Please return the full listing below without altering anything.

──────── Provided material

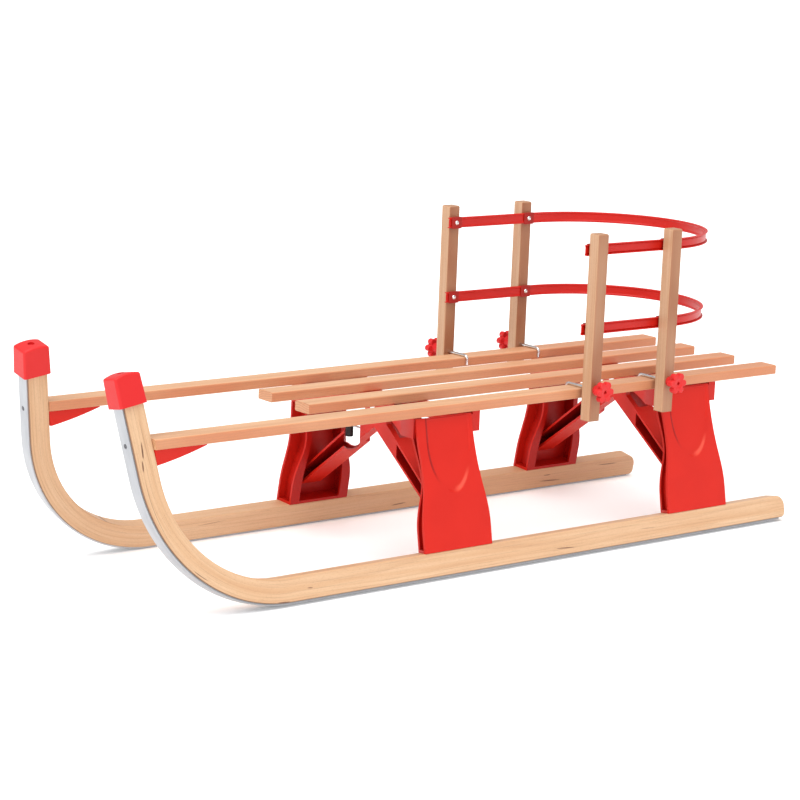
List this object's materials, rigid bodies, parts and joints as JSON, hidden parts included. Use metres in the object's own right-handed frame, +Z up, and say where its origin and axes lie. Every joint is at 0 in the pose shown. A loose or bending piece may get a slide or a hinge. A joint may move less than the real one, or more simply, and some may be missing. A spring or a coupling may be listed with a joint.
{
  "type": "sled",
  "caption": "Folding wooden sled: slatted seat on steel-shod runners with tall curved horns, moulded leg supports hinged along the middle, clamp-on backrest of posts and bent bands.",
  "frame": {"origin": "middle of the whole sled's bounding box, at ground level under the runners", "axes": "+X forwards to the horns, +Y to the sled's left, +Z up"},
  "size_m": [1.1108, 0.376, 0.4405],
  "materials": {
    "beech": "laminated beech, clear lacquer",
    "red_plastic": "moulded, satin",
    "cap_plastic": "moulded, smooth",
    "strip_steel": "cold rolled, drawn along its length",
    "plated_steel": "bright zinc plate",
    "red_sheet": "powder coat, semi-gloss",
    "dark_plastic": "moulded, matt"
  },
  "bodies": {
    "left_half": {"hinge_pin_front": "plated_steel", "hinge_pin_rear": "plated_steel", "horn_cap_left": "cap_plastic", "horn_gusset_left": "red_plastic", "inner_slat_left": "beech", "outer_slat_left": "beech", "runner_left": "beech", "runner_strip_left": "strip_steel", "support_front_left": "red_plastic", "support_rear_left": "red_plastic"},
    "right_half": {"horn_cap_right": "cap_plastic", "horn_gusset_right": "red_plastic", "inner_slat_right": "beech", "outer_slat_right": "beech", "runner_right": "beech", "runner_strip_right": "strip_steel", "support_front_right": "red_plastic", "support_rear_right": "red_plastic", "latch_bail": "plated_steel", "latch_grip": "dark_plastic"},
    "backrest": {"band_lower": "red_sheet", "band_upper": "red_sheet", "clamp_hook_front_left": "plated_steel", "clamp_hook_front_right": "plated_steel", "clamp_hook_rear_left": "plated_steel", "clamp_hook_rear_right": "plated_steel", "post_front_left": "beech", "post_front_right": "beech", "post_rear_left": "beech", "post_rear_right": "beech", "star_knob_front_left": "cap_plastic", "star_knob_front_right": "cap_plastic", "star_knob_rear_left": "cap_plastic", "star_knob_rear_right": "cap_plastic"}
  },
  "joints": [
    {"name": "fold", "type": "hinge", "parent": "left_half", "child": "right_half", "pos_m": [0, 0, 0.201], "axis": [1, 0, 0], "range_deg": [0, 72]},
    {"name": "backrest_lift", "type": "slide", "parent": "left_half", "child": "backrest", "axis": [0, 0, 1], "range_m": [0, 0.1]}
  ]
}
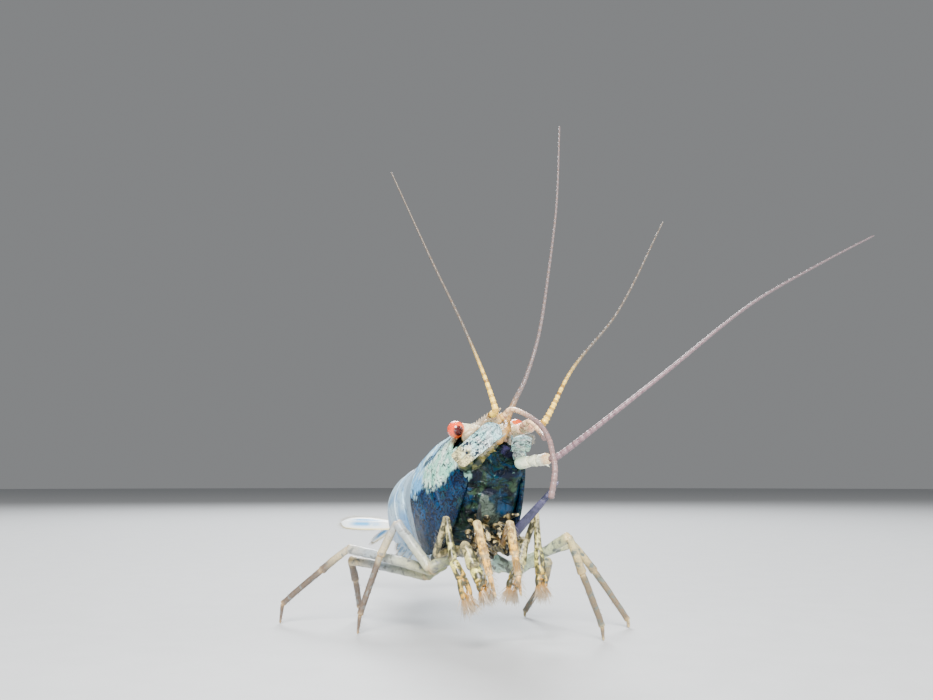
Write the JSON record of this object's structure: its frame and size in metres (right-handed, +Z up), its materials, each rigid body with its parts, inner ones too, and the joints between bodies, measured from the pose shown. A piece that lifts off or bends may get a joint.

────────────────

Result for this exercise
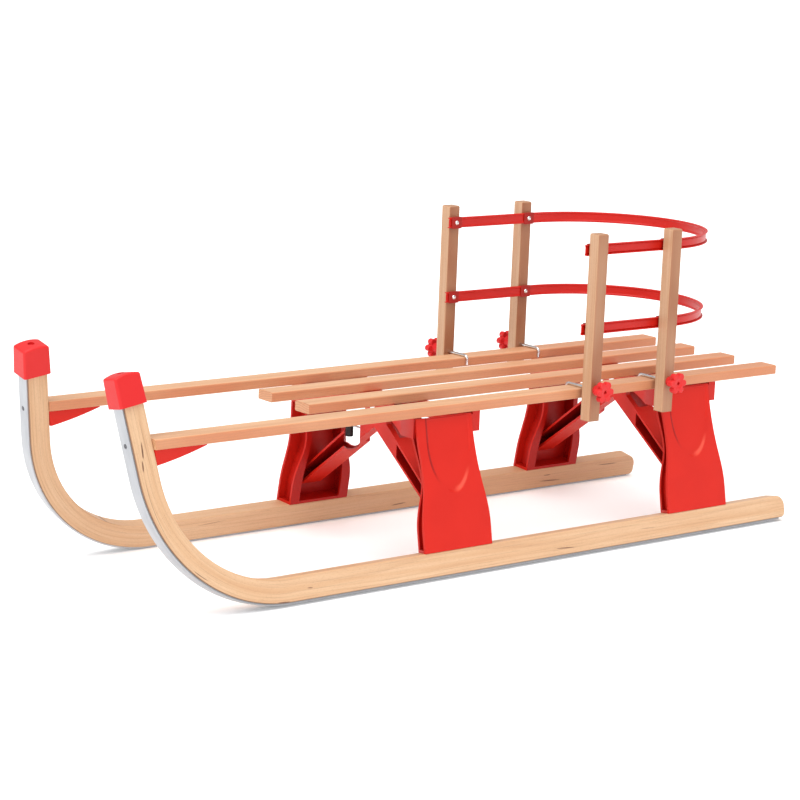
List this object's materials, rigid bodies, parts and joints as JSON, hidden parts included. Use metres in the object's own right-handed frame, +Z up, and say where its origin and axes lie. Every joint is at 0 in the pose shown. A loose or bending piece may get a slide or a hinge. A joint may move less than the real one, or more simply, and some may be missing. A spring or a coupling may be listed with a joint.
{
  "type": "sled",
  "caption": "Folding wooden sled: slatted seat on steel-shod runners with tall curved horns, moulded leg supports hinged along the middle, clamp-on backrest of posts and bent bands.",
  "frame": {"origin": "middle of the whole sled's bounding box, at ground level under the runners", "axes": "+X forwards to the horns, +Y to the sled's left, +Z up"},
  "size_m": [1.1108, 0.376, 0.4405],
  "materials": {
    "beech": "laminated beech, clear lacquer",
    "red_plastic": "moulded, satin",
    "cap_plastic": "moulded, smooth",
    "strip_steel": "cold rolled, drawn along its length",
    "plated_steel": "bright zinc plate",
    "red_sheet": "powder coat, semi-gloss",
    "dark_plastic": "moulded, matt"
  },
  "bodies": {
    "left_half": {"hinge_pin_front": "plated_steel", "hinge_pin_rear": "plated_steel", "horn_cap_left": "cap_plastic", "horn_gusset_left": "red_plastic", "inner_slat_left": "beech", "outer_slat_left": "beech", "runner_left": "beech", "runner_strip_left": "strip_steel", "support_front_left": "red_plastic", "support_rear_left": "red_plastic"},
    "right_half": {"horn_cap_right": "cap_plastic", "horn_gusset_right": "red_plastic", "inner_slat_right": "beech", "outer_slat_right": "beech", "runner_right": "beech", "runner_strip_right": "strip_steel", "support_front_right": "red_plastic", "support_rear_right": "red_plastic", "latch_bail": "plated_steel", "latch_grip": "dark_plastic"},
    "backrest": {"band_lower": "red_sheet", "band_upper": "red_sheet", "clamp_hook_front_left": "plated_steel", "clamp_hook_front_right": "plated_steel", "clamp_hook_rear_left": "plated_steel", "clamp_hook_rear_right": "plated_steel", "post_front_left": "beech", "post_front_right": "beech", "post_rear_left": "beech", "post_rear_right": "beech", "star_knob_front_left": "cap_plastic", "star_knob_front_right": "cap_plastic", "star_knob_rear_left": "cap_plastic", "star_knob_rear_right": "cap_plastic"}
  },
  "joints": [
    {"name": "fold", "type": "hinge", "parent": "left_half", "child": "right_half", "pos_m": [0, 0, 0.201], "axis": [1, 0, 0], "range_deg": [0, 72]},
    {"name": "backrest_lift", "type": "slide", "parent": "left_half", "child": "backrest", "axis": [0, 0, 1], "range_m": [0, 0.1]}
  ]
}
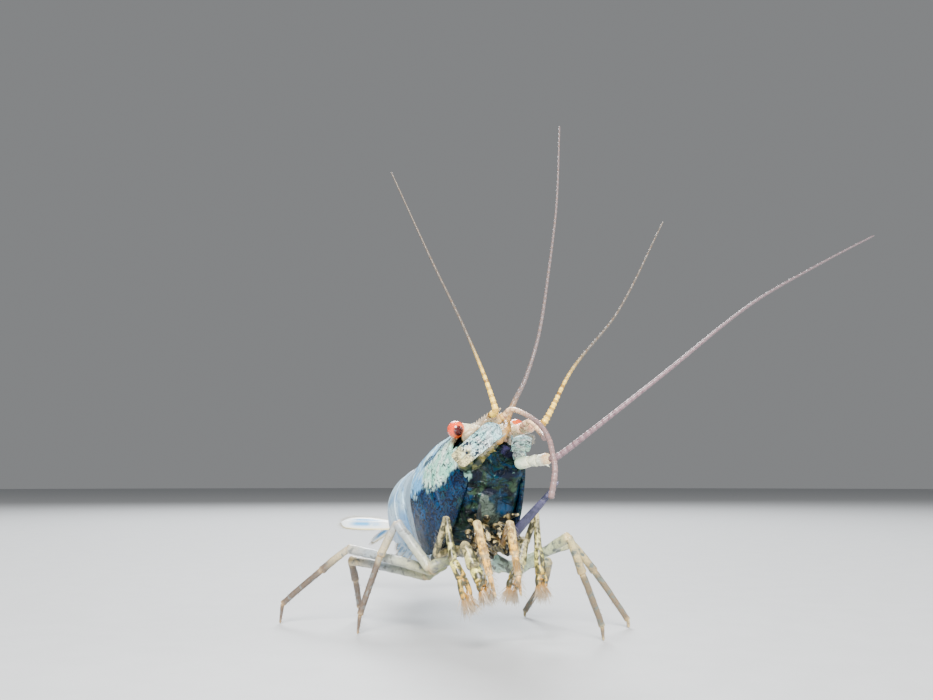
Write the JSON record of this object's structure: its frame and size in metres (right-handed, +Z up), its materials, each rigid body with its parts, inner ones too, and the joints between bodies, measured from the pose shown. A piece that lifts off or bends may get a joint.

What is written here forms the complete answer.